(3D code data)
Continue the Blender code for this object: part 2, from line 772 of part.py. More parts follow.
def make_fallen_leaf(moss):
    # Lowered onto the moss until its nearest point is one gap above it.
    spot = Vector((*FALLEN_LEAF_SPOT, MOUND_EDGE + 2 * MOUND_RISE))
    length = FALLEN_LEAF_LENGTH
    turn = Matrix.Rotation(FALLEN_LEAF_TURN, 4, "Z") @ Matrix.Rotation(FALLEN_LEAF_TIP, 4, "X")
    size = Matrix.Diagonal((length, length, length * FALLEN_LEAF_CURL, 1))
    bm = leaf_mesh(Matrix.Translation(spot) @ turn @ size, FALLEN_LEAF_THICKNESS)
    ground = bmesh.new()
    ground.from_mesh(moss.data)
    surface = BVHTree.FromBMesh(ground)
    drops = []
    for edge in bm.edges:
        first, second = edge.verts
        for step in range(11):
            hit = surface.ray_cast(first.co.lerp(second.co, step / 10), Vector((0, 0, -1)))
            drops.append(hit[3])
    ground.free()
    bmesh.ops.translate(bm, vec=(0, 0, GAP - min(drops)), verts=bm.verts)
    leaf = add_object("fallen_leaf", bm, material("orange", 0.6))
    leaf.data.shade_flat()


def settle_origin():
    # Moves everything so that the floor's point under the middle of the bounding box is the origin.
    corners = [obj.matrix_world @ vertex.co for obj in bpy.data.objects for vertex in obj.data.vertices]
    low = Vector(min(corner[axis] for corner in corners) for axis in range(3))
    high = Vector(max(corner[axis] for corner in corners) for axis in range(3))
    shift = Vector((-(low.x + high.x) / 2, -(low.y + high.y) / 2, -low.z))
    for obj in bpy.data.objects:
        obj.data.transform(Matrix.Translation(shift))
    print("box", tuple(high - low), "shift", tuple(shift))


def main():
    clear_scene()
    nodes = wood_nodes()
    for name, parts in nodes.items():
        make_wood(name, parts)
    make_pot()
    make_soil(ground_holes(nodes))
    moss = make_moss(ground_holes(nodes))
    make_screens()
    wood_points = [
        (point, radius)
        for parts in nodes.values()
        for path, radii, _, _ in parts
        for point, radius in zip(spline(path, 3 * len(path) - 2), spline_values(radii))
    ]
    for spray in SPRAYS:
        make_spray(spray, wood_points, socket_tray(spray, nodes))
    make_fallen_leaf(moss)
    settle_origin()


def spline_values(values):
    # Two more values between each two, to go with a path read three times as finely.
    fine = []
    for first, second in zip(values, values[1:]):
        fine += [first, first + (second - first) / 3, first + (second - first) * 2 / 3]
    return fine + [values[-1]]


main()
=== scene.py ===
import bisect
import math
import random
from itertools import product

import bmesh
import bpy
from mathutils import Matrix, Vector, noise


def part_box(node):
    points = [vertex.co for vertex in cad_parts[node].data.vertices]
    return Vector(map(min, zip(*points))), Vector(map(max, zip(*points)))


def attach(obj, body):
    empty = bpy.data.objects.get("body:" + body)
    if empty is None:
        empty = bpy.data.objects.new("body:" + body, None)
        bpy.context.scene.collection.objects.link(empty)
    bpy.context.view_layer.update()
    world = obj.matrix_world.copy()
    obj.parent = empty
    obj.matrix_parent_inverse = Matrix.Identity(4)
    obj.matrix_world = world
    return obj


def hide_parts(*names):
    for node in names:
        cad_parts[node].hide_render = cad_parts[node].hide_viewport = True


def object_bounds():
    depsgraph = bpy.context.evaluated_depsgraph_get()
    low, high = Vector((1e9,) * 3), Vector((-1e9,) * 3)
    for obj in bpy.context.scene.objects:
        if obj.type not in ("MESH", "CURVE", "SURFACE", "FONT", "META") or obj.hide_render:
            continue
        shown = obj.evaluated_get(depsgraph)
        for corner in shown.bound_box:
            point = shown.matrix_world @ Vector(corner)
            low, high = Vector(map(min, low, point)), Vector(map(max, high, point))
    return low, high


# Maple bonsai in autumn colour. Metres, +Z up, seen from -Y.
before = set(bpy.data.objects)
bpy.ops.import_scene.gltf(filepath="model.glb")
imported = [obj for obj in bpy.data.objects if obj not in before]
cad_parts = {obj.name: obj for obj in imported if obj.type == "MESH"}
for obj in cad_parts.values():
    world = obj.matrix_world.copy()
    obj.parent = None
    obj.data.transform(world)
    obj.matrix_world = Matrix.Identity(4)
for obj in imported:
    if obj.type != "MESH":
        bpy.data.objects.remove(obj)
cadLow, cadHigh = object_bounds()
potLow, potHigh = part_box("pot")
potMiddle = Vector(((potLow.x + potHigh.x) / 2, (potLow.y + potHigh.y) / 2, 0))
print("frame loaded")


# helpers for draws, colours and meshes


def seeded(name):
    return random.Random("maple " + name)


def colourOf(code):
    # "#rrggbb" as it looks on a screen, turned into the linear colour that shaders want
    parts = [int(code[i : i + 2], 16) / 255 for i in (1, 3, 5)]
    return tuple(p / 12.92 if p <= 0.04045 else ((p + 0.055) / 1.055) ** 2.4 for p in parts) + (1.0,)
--
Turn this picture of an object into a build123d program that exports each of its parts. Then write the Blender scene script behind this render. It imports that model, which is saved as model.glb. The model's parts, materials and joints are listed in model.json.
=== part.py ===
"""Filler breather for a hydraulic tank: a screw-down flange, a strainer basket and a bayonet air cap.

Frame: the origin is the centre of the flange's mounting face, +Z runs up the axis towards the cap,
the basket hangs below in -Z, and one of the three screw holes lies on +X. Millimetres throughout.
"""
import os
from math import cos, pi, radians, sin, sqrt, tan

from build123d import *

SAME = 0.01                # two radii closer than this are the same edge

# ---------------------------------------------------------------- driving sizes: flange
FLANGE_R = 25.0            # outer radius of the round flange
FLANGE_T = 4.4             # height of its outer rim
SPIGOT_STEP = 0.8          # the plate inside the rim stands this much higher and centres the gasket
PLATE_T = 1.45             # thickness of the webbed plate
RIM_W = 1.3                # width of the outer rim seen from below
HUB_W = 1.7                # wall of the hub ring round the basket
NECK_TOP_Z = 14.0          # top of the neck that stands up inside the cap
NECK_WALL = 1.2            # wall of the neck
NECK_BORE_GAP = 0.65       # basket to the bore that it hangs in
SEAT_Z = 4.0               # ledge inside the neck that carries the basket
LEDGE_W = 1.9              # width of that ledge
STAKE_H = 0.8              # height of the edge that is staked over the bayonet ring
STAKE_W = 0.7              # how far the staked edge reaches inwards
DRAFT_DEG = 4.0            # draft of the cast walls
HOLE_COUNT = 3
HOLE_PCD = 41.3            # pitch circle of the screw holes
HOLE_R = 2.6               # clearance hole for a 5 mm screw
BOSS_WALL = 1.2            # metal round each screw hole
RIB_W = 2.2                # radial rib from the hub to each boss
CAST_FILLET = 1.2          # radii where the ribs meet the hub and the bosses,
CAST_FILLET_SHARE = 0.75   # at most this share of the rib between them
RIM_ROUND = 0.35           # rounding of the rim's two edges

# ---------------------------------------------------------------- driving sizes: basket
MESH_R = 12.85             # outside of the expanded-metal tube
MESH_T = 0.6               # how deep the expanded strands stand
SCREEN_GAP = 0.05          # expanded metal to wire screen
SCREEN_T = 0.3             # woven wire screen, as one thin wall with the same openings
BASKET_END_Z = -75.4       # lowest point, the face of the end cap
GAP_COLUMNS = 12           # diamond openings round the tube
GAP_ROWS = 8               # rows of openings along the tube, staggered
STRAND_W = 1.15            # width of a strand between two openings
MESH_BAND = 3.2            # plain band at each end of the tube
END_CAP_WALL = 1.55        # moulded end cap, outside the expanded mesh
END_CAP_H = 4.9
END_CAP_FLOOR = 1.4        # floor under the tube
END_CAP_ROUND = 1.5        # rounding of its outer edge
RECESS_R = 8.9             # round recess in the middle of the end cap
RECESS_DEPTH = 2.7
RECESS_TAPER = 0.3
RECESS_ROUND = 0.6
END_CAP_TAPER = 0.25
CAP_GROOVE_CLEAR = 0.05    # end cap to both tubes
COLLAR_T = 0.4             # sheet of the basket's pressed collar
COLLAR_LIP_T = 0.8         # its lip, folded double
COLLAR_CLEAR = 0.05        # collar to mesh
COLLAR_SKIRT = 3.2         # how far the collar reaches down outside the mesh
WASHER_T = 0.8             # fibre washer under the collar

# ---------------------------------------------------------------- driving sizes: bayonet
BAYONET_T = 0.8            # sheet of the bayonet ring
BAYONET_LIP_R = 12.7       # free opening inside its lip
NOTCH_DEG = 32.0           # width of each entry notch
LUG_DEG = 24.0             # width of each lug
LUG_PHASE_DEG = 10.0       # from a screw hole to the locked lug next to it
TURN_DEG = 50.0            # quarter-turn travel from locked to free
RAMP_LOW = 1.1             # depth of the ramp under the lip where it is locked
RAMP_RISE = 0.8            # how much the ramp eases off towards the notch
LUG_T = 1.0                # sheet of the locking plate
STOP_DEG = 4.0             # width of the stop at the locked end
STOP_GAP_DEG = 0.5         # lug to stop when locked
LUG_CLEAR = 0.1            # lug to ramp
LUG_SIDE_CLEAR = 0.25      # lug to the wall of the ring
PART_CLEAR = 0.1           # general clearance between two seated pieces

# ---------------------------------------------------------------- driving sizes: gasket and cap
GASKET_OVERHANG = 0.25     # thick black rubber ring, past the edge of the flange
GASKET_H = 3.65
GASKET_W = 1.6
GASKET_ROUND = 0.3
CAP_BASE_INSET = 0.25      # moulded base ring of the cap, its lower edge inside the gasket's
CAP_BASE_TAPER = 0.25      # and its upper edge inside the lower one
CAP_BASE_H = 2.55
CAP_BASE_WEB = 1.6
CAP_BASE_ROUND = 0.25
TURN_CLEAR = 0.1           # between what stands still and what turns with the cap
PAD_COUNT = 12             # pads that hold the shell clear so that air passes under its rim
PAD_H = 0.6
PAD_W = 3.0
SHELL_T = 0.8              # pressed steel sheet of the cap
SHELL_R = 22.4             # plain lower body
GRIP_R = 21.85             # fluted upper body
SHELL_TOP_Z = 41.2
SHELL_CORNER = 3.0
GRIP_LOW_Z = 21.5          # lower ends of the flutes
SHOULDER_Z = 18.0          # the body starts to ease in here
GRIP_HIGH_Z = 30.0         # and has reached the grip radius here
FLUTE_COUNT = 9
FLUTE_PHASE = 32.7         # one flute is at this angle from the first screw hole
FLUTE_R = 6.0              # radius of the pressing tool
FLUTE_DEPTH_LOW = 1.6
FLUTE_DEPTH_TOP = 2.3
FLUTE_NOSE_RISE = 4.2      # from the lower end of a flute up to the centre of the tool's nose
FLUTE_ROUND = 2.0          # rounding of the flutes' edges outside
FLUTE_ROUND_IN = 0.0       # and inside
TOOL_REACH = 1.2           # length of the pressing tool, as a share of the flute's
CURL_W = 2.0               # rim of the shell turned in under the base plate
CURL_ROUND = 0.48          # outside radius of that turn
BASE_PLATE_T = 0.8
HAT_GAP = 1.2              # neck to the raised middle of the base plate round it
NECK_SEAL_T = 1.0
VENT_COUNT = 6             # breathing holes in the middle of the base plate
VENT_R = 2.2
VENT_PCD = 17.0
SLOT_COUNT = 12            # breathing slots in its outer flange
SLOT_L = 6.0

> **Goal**
Print the lines from the line containing "for first, second" to the line containing "for node in", both ends included, exactly and with nothing added.

> **Finished exercise**
    for first, second in zip(values, values[1:]):
        fine += [first, first + (second - first) / 3, first + (second - first) * 2 / 3]
    return fine + [values[-1]]


main()
=== scene.py ===
import bisect
import math
import random
from itertools import product

import bmesh
import bpy
from mathutils import Matrix, Vector, noise


def part_box(node):
    points = [vertex.co for vertex in cad_parts[node].data.vertices]
    return Vector(map(min, zip(*points))), Vector(map(max, zip(*points)))


def attach(obj, body):
    empty = bpy.data.objects.get("body:" + body)
    if empty is None:
        empty = bpy.data.objects.new("body:" + body, None)
        bpy.context.scene.collection.objects.link(empty)
    bpy.context.view_layer.update()
    world = obj.matrix_world.copy()
    obj.parent = empty
    obj.matrix_parent_inverse = Matrix.Identity(4)
    obj.matrix_world = world
    return obj


def hide_parts(*names):
    for node in names:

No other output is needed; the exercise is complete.